Magnum leaks certificates from deleted clusters
When a cluster is deleted the certificates stored in barbican (or in the magnum DB as we use it in TN) must be deleted. For most deletions, magnum does not delete the two certificates (one of the etcd CA and one for the API).
I believe this is due to a race condition in the conductor.

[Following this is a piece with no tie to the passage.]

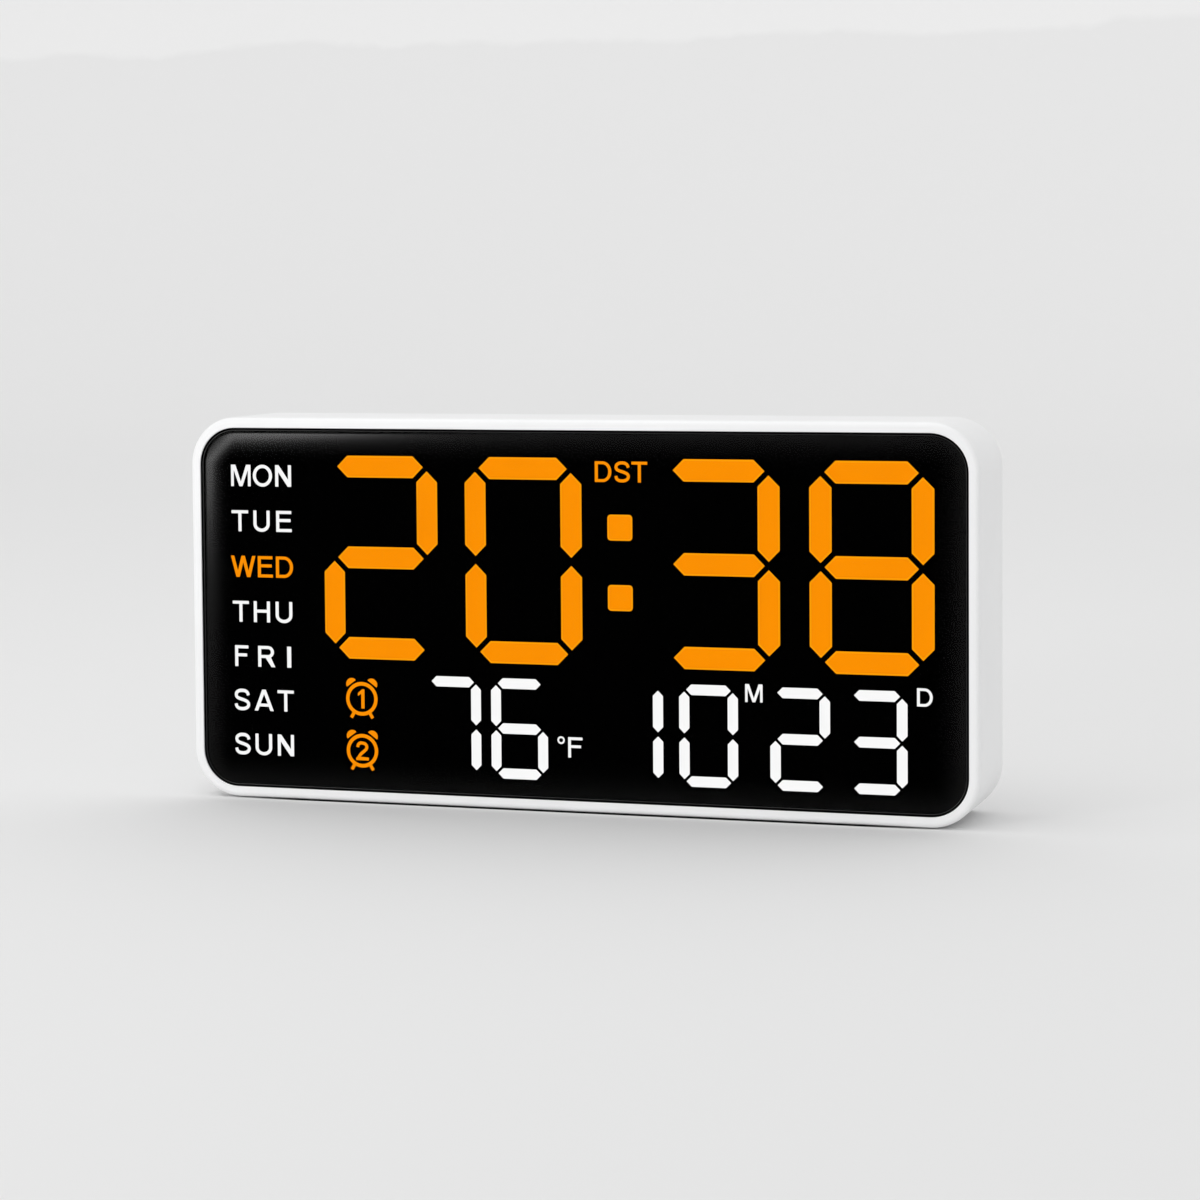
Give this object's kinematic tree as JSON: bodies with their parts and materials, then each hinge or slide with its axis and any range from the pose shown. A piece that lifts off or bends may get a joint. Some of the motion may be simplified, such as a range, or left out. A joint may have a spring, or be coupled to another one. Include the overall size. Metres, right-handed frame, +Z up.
{
  "type": "dementia day clock",
  "caption": "Wide white desk clock with a flush smoked front panel, large orange time digits, small white date and temperature digits, a weekday column, and rear push buttons.",
  "frame": {"origin": "on the surface that the clock stands on, below the middle of the case", "axes": "+Z up, +X to the right of someone who faces the display, -Y out of the front panel"},
  "size_m": [0.292, 0.042, 0.1394],
  "materials": {
    "case_white": "fine satin moulded ABS",
    "smoked_lens": "polished smoked acrylic",
    "film_black": "screen-printed black film",
    "tape_black": "adhesive foam",
    "light_box_white": "reflective white moulding",
    "segment_orange": "translucent, lit orange",
    "segment_white": "translucent, lit white",
    "segment_unlit": "translucent, unlit",
    "board_green": "solder-masked laminate",
    "led_body": "moulded diode body",
    "chip_black": "moulded package",
    "metal_tinned": "tinned steel",
    "screw_steel": "zinc-plated steel",
    "cell_steel": "polished stainless steel",
    "ribbon_grey": "vinyl flat cable",
    "connector_white": "nylon housing",
    "capacitor_sleeve": "shrink sleeve",
    "holder_black": "moulded nylon",
    "button_white": "satin moulded ABS",
    "rubber_black": "soft rubber"
  },
  "bodies": {
    "case": {"front_housing": "case_white", "rubber_feet": "rubber_black", "lens_panel": "smoked_lens", "lens_tape": "tape_black", "mask_film": "film_black", "segment_frame": "light_box_white", "time_segments_lit": "segment_orange", "time_segments_unlit": "segment_unlit", "colon_dots": "segment_orange", "small_segments_lit": "segment_white", "small_segments_unlit": "segment_unlit", "white_sign_diffusers": "segment_white", "orange_sign_diffusers": "segment_orange", "display_board": "board_green", "time_leds": "led_body", "small_leds": "led_body", "led_drivers": "chip_black", "display_resistors": "chip_black", "display_connector": "connector_white", "display_screws": "screw_steel", "ribbon_cable": "ribbon_grey", "control_board": "board_green", "control_connector": "connector_white", "microcontroller": "chip_black", "clock_crystal": "metal_tinned", "smoothing_capacitor": "capacitor_sleeve", "voltage_regulator": "chip_black", "control_resistors": "chip_black", "temperature_sensor": "chip_black", "buzzer": "holder_black", "power_socket_shell": "metal_tinned", "power_socket_insulator": "holder_black", "control_screws": "screw_steel", "battery_holder": "holder_black", "coin_cell": "cell_steel", "battery_contact_negative": "metal_tinned", "battery_contact_positive": "metal_tinned", "switch_bodies": "holder_black", "rear_cover": "case_white", "cover_screws": "screw_steel"},
    "battery_door": {"battery_door": "case_white"},
    "set_button": {"set_button": "button_white", "set_switch_plunger": "holder_black"},
    "up_button": {"up_button": "button_white", "up_switch_plunger": "holder_black"},
    "down_button": {"down_button": "button_white", "down_switch_plunger": "holder_black"},
    "alarm_button": {"alarm_button": "button_white", "alarm_switch_plunger": "holder_black"},
    "dimmer_button": {"dimmer_button": "button_white", "dimmer_switch_plunger": "holder_black"}
  },
  "joints": [
    {"name": "battery_door_turn", "type": "hinge", "parent": "case", "child": "battery_door", "pos_m": [0.04453, 0.02, 0.0699], "axis": [0, 1, 0], "range_deg": [0, 45]},
    {"name": "set_press", "type": "slide", "parent": "case", "child": "set_button", "axis": [0, -1, 0], "range_m": [0, 0.0008], "stiffness_N_per_m": 600, "springref_m": -0.0006},
    {"name": "up_press", "type": "slide", "parent": "case", "child": "up_button", "axis": [0, -1, 0], "range_m": [0, 0.0008], "stiffness_N_per_m": 600, "springref_m": -0.0006},
    {"name": "down_press", "type": "slide", "parent": "case", "child": "down_button", "axis": [0, -1, 0], "range_m": [0, 0.0008], "stiffness_N_per_m": 600, "springref_m": -0.0006},
    {"name": "alarm_press", "type": "slide", "parent": "case", "child": "alarm_button", "axis": [0, -1, 0], "range_m": [0, 0.0008], "stiffness_N_per_m": 600, "springref_m": -0.0006},
    {"name": "dimmer_press", "type": "slide", "parent": "case", "child": "dimmer_button", "axis": [0, -1, 0], "range_m": [0, 0.0008], "stiffness_N_per_m": 600, "springref_m": -0.0006}
  ]
}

In magnum GPN were we use barbican it has an effect in barbican DB where all certificates remain stale and NOT soft deleted. In magnum TN the certs polute the magnum DB.
For example in the TN:
select count(id) from cluster;
+-----------+
| count(id) |
+-----------+
| 27 |
+-----------+
select count(x509keypair.uuid) from x509keypair join cluster on x509keypair.uuid=cluster.ca_cert_ref OR x509keypair.uuid=magnum_cert_ref;
+-------------------------+
| count(x509keypair.uuid) |
+-------------------------+
| 54 |
+-------------------------+
But for the leaked certs:
select x509keypair.uuid as x509keypair_uuid, cluster.ca_cert_ref as cluster_ca_cert_ref, cluster.magnum_cert_ref as cluster_magnum_cert_ref from x509keypair left outer join cluster on x509keypair.uuid=cluster.ca_cert_ref OR x509keypair.uuid=magnum_cert_ref WHERE cluster.ca_cert_ref IS NULL OR cluster.magnum_cert_ref IS NULL;
...
| fd22be7b-d4b8-4ab8-a4ad-01ca157da82c | NULL | NULL |
| fd69e44d-b518-4621-a30f-127835b3a4ae | NULL | NULL |
| ffa3f201-2fa2-409b-98db-4427949ff6b8 | NULL | NULL |
+--------------------------------------+---------------------+-------------------------+
330 rows in set (0.00 sec)
In magnum GPN the total certs are in the order of ~3 millions and we have less that 1000 clusters. The barbican DB is 40GB with 99.99% of magnum's leaked certs.
We need to clean them up and have something not letting things grow the DB indefinitely.
Solution for TN, clean up the DB regularly in the DB with a cronjob in kops-openstack. Solution for GPN, import the certificates in the magnum DB and drop everything in the barbican DB. One less dependency for magnum.